Your instructions: Copy out the line that contains "obj.data.transform(world)", the line that contains "its colour stops.", and every line between them, exactly, and nothing else.

----- Given data -----

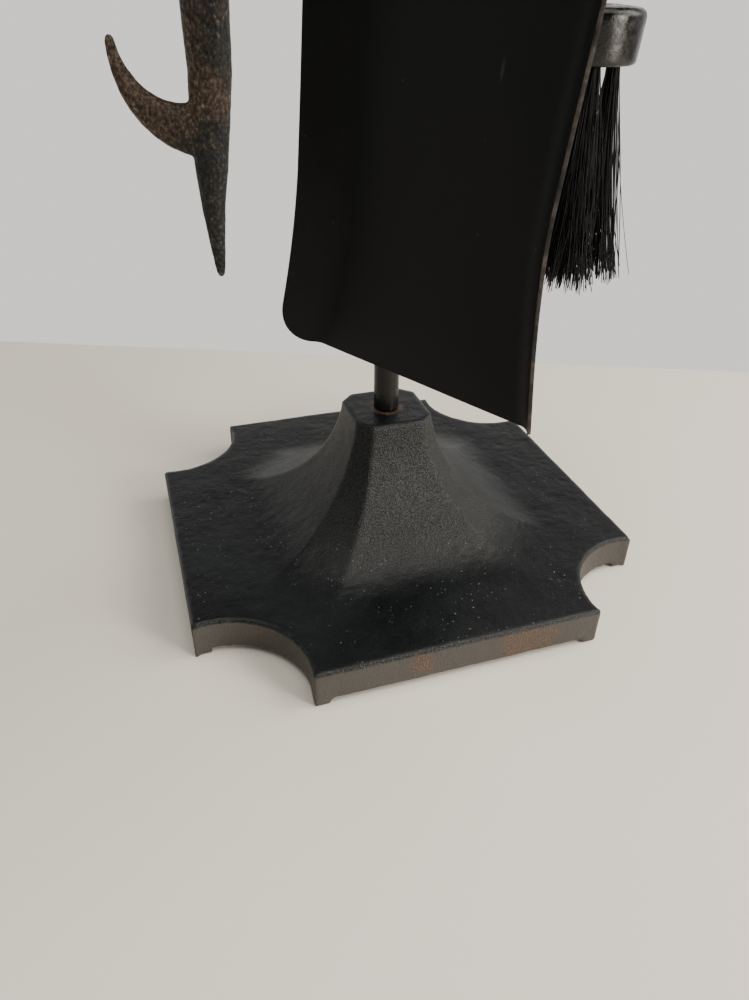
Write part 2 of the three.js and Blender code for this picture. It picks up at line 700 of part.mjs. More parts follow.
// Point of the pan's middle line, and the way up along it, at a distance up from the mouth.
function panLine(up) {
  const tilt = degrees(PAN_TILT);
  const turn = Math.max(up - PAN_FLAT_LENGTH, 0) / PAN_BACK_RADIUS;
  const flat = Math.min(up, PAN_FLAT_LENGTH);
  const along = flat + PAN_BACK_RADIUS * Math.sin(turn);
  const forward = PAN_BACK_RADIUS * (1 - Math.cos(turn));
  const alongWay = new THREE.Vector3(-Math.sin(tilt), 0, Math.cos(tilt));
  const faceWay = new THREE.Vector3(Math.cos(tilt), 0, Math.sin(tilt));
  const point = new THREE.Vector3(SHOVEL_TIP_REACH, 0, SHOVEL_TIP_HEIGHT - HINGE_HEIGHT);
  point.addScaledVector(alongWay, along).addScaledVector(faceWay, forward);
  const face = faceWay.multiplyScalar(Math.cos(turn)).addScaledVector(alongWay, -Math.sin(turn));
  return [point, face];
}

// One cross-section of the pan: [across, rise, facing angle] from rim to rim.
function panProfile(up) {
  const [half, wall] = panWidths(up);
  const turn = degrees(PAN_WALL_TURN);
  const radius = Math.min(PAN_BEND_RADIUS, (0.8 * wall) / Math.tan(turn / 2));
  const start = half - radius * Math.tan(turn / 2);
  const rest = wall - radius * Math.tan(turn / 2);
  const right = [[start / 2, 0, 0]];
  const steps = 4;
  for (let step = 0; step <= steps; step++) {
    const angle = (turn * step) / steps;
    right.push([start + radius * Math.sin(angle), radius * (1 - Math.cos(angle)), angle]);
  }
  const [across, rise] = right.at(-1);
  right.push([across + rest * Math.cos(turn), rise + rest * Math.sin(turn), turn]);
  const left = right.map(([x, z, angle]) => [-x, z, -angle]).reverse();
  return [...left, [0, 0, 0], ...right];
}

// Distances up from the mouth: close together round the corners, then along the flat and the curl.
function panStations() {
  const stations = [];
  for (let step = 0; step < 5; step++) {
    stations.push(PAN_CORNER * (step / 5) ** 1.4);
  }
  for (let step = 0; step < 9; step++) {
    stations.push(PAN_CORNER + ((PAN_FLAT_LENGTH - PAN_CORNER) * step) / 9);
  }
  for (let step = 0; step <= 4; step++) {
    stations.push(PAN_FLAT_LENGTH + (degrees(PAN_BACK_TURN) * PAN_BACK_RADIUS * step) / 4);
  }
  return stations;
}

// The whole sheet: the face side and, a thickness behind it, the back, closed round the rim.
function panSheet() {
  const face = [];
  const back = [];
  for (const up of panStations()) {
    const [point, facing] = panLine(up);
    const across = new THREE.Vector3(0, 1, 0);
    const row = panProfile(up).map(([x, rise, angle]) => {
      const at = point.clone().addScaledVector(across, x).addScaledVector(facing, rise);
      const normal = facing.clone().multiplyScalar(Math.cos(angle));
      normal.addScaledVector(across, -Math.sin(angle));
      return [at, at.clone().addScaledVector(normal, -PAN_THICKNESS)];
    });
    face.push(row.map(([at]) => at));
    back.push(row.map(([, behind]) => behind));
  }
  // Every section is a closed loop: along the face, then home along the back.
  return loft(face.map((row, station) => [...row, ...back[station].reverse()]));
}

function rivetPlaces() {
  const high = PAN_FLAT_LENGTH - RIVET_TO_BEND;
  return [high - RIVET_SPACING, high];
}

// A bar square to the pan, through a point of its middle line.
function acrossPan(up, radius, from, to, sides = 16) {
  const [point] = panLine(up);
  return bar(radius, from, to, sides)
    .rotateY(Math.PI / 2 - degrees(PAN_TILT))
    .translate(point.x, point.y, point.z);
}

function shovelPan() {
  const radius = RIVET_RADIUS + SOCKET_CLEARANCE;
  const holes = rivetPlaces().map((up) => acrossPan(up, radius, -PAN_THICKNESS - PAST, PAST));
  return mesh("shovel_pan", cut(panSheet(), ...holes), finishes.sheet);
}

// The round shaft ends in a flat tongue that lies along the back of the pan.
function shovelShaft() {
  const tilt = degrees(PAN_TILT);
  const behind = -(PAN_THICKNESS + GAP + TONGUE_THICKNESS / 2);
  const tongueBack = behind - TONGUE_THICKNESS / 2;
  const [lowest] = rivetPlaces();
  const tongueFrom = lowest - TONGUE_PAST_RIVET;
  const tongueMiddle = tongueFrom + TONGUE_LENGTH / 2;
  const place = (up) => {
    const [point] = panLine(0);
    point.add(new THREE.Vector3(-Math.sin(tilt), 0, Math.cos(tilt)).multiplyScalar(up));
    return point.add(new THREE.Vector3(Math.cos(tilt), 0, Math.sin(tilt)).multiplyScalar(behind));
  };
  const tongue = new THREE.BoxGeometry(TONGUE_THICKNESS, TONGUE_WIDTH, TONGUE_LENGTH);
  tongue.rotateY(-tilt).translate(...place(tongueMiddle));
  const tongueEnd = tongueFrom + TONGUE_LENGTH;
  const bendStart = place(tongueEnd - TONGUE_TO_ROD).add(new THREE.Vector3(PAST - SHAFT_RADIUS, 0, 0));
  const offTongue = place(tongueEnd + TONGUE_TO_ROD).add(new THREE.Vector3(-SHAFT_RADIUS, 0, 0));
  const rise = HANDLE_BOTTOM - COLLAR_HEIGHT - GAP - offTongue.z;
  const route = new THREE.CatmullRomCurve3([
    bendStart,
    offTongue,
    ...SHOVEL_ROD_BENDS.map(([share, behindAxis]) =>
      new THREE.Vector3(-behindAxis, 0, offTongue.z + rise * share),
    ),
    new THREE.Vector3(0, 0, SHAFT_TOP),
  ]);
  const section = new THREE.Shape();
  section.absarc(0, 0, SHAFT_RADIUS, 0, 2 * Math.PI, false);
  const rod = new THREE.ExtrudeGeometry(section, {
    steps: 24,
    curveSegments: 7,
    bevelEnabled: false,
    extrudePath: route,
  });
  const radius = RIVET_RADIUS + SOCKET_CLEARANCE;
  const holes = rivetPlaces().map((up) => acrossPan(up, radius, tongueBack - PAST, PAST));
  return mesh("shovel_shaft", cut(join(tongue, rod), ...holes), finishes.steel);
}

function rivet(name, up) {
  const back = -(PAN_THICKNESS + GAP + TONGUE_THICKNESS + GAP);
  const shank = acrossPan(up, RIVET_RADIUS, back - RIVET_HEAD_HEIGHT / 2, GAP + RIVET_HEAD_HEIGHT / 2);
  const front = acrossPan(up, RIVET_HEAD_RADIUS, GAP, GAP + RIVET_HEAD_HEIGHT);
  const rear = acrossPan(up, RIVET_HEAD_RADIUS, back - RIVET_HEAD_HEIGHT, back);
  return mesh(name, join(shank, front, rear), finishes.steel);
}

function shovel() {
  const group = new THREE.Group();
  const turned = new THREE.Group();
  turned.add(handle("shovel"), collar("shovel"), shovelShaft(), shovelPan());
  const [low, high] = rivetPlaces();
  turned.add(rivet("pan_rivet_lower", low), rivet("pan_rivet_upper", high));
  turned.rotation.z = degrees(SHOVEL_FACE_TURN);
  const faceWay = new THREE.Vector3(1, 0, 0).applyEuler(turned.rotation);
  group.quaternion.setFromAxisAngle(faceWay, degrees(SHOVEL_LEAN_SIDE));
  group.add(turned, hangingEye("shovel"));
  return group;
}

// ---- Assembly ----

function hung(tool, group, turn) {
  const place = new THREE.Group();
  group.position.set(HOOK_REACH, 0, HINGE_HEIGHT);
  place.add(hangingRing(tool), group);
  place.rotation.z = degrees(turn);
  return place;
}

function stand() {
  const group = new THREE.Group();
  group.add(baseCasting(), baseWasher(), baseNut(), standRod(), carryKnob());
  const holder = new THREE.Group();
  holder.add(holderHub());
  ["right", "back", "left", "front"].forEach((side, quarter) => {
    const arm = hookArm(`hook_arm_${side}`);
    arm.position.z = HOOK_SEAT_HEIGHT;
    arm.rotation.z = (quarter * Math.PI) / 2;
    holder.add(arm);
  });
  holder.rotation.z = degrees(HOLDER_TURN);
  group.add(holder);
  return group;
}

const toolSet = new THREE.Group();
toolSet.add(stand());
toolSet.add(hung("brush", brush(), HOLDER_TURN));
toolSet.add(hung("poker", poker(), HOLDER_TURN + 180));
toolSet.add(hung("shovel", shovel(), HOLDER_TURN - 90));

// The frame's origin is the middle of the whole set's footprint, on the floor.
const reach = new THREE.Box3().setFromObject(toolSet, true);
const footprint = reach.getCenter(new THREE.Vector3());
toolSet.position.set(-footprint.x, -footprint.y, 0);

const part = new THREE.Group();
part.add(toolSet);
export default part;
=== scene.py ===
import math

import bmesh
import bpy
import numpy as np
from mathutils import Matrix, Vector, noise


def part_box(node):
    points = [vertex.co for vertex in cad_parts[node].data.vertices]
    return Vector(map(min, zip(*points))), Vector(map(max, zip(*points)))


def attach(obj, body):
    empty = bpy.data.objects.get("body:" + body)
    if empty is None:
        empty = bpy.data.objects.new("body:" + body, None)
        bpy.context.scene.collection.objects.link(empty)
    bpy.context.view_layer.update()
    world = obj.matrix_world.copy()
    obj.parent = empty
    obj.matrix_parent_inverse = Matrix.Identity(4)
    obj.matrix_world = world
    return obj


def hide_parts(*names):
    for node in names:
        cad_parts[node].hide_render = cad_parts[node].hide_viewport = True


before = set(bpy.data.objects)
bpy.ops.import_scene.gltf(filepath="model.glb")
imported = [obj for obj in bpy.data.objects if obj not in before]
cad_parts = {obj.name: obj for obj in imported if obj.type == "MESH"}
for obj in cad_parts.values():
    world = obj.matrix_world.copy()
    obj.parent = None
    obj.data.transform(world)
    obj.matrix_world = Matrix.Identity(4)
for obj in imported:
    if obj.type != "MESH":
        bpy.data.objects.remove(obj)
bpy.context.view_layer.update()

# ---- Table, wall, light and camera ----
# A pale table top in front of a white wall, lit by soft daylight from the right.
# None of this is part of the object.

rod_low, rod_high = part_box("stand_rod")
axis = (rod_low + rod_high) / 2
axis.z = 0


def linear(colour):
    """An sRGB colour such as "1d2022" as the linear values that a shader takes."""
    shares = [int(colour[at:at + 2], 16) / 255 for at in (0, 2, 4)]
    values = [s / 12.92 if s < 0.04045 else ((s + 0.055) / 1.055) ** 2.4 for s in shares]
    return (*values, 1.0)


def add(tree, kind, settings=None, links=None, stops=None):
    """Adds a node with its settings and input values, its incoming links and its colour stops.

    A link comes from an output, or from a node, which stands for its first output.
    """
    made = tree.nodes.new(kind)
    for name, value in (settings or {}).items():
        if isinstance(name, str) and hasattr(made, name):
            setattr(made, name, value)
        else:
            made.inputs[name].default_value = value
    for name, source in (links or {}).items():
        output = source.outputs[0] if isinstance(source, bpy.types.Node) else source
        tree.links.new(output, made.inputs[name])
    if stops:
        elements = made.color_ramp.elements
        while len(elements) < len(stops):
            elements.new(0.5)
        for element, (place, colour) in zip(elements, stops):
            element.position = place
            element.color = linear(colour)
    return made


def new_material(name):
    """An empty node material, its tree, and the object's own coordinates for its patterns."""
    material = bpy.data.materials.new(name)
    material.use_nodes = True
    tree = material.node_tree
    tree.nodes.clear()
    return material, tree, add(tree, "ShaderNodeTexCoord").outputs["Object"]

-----

Full solution:
    obj.data.transform(world)
    obj.matrix_world = Matrix.Identity(4)
for obj in imported:
    if obj.type != "MESH":
        bpy.data.objects.remove(obj)
bpy.context.view_layer.update()

# ---- Table, wall, light and camera ----
# A pale table top in front of a white wall, lit by soft daylight from the right.
# None of this is part of the object.

rod_low, rod_high = part_box("stand_rod")
axis = (rod_low + rod_high) / 2
axis.z = 0


def linear(colour):
    """An sRGB colour such as "1d2022" as the linear values that a shader takes."""
    shares = [int(colour[at:at + 2], 16) / 255 for at in (0, 2, 4)]
    values = [s / 12.92 if s < 0.04045 else ((s + 0.055) / 1.055) ** 2.4 for s in shares]
    return (*values, 1.0)


def add(tree, kind, settings=None, links=None, stops=None):
    """Adds a node with its settings and input values, its incoming links and its colour stops.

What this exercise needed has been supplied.